C’est sans doute un peu pour ça qu’Atanasia, condamnée au spectacle de cette désolation familiale, ne raffole pas de son enfance, qu’elle pressent qu’il devra se passer quelque chose de fort et de plus grand qui la mènera sur une autre trajectoire, la grande et vraie aventure humaine qui lui revient. « Avant mes 13 ans il n’y avait rien. Seulement la longue attente de l’enfance. » Une phrase très significative et personnelle qui en révèle long sur le passé de l’auteure. « Ouf, l’enfance, j’ai trouvé ça atroce. D’une longueur… J’attendais qu’il se passe quelque chose. Enfant, il faut toujours attendre et c’est interminable », précise Véronique Ovaldé.

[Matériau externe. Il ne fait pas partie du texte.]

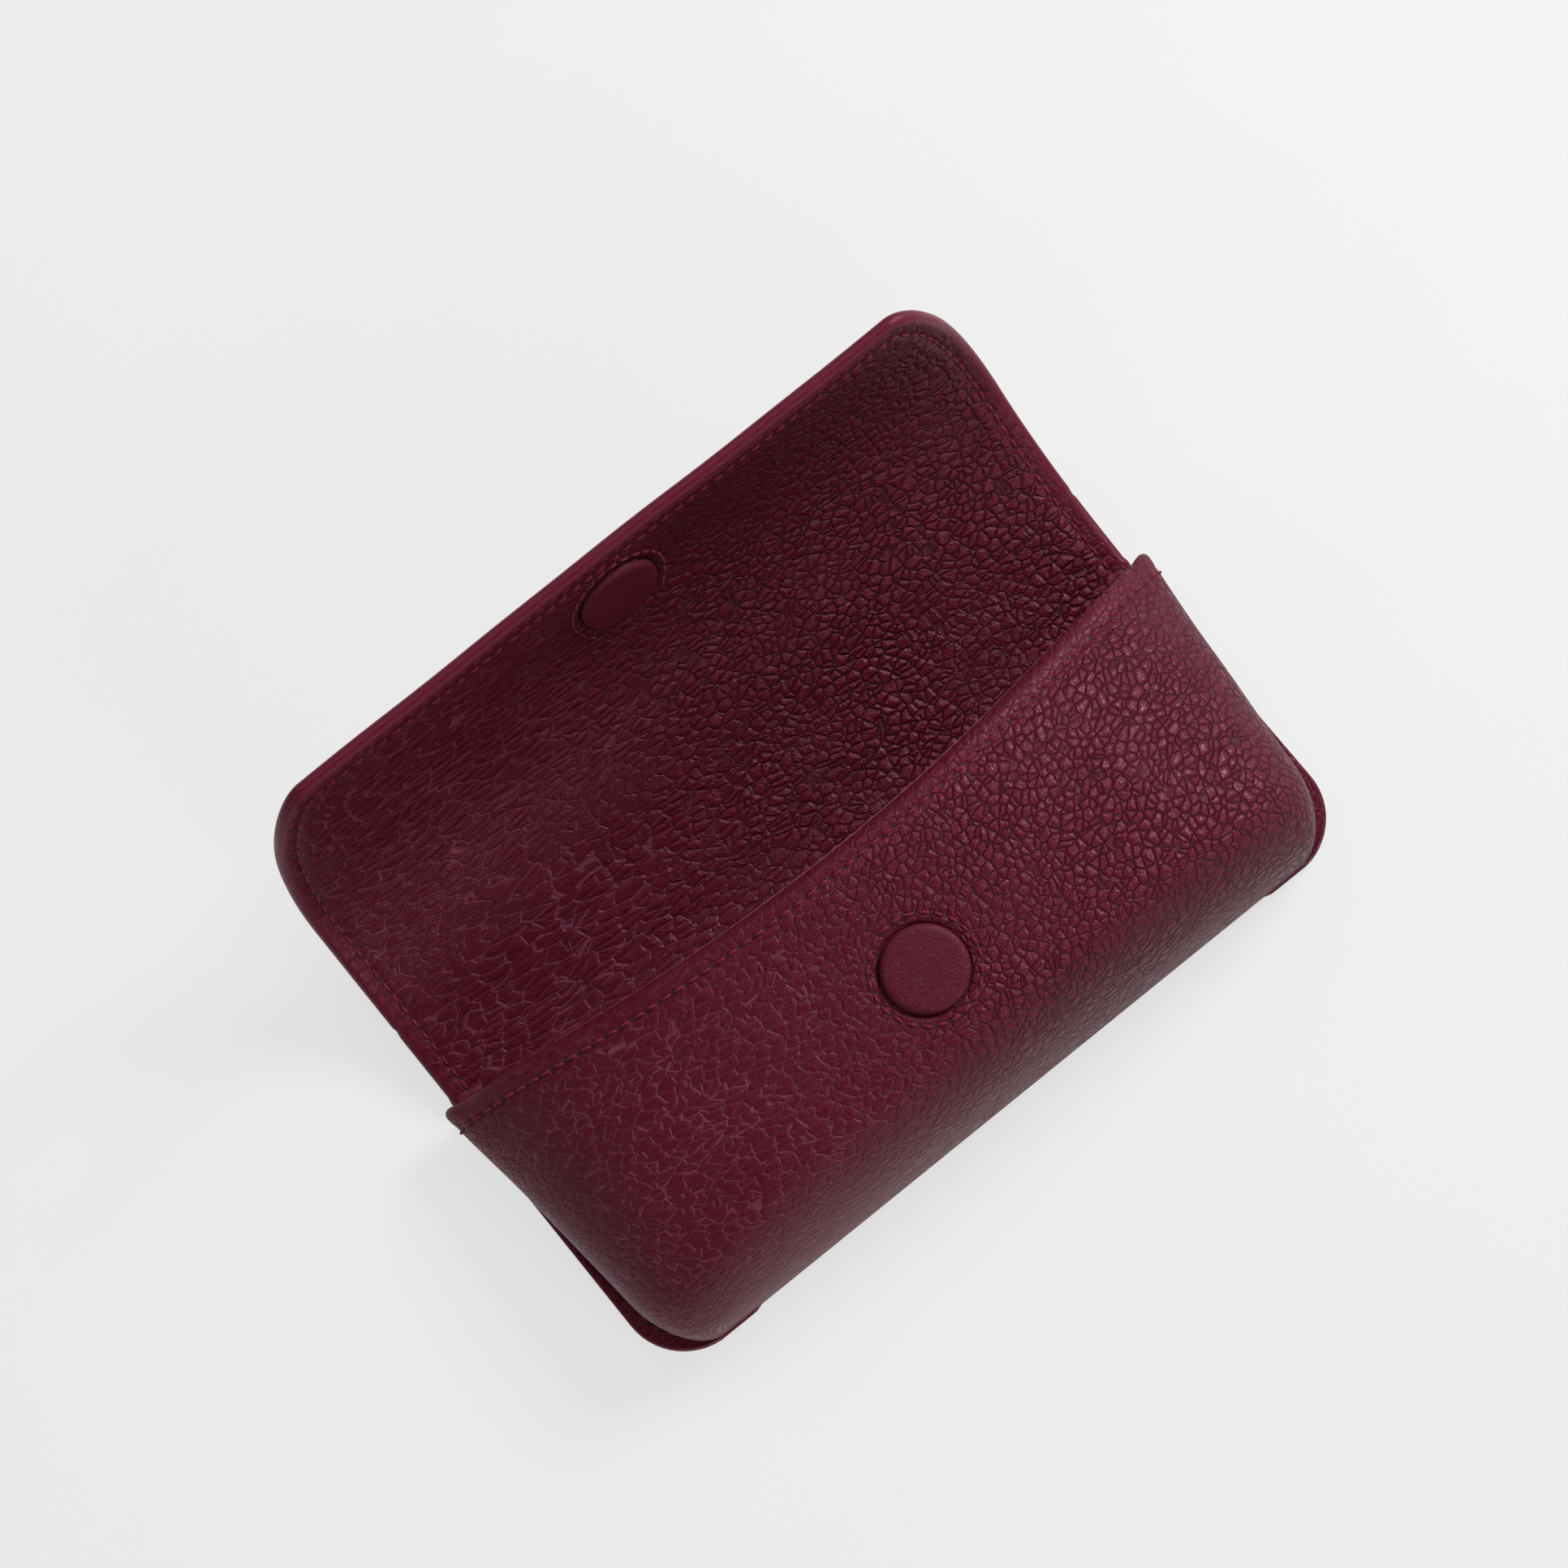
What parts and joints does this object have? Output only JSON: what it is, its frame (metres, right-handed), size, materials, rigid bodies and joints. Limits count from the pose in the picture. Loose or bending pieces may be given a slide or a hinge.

Rencontre du troisième art
Puis, pour elle comme pour son personnage alter ego qui habite l’Espagne – un clin d’œil aux origines paternelles basques de l’écrivaine –, un jour, il s’est enfin passé quelque chose : une rencontre dans un musée devient l’élément pivot de l’histoire. Si pour Ovaldé le choc s’est produit dans sa jeunesse en tombant sur une gigantesque toile de Jackson Pollock au Centre Georges-Pompidou, pour Atanasia, c’est une œuvre du peintre Roberto Diaz Uribe qui lui fait cet effet lors d’une sortie scolaire. « La femme était nue, le menton relevé, sa peau était bleutée, marbrée, transparente, d’une transparence maladive, épuisée, sexuelle. Je me suis figée en plein élan, saisie. C’était donc cela que j’attendais depuis si longtemps? », révèle Atanasia quelques pages après l’incipit au sujet de la toile purement fictive Angela 61-XI. « On a toujours envie de tomber raide dingue de quelque chose, on cherche ça, ça fait partie des fondements de notre identité », estime l’auteure. Et parfois, ces découvertes donnent l’envie ou l’ambition de partir un jour pour enfin se définir ailleurs que dans le système qu’on nous impose. Atanasia le fait et les lecteurs la suivent, suspendus à ses réflexions, comme si soudain, le passé les rattrapait. C’est ce que réussissent d’ailleurs à éveiller en nous tous les bons romans d’initiation…

Véronique Ovaldé confie faire partie de ceux qui partent, consciente de sa capacité à réagir ainsi quand le besoin se fait sentir. « On est tous capables de le faire, je ne veux jamais être prise dans un système. C’est un peu ça, aussi, l’imprudence… Publier, rendre public est d’ailleurs imprudent, c’est s’exposer à un risque. Très tôt dans ma vie j’ai décidé que j’allais raconter des histoires. Si j’avais commencé plus tard, apeurée, je ne l’aurais peut-être jamais fait. »

Notre péremption
Que ce soit dans Ce que je sais de Vera Candida, Des vies d’oiseaux ou La grâce des brigands, son précédent roman paru en 2013, la Française qui habite Paris revient donc une fois de plus ici sur une de ses obsessions de prédilection : « le devoir qu’on a de disposer de soi-même, la nécessité de rompre et de s’extraire. » Avec sa plume lucide, à la fois drôle et tragique, elle jette donc, avec ce sens de la dérision qu’on lui reconnaît toujours, un regard amusé sur ses contemporains, nous rappelant en filigrane que la nature humaine demeure périssable. « C’est terrible que le corps vieillisse, Atanasia, c’est terrible que le corps vieillisse alors que l’esprit vieillit à un autre rythme. J’ai parfois l’impression d’être une jeune fille prisonnière dans un corps de vieille. Quand je m’assois dans le bus à côté d’une personne qui a 20 ans, il me semble avoir le même âge qu’elle, il me semble faire les mêmes gestes qu’elle, il m’arrive de lui adresser un sourire de connivence, et je vois son léger recul, son recul courtois, il me faut faire un effort d’imagination pour me souvenir que je suis une vieille. » Un constat qui allume chez Ovaldé comme chez plusieurs êtres conscients de leur précarité des étincelles mélancoliques, présentes de manière si singulière dans Soyez imprudents les enfants.

Qu’Atanasia soit toute jeune, qu’elle nous guide avec une belle désinvolture pour nous rappeler à l’imprudence sans jamais que ce soit appuyé, nous fait sourire durant cette lecture qui sait mettre notre monde en mouvement.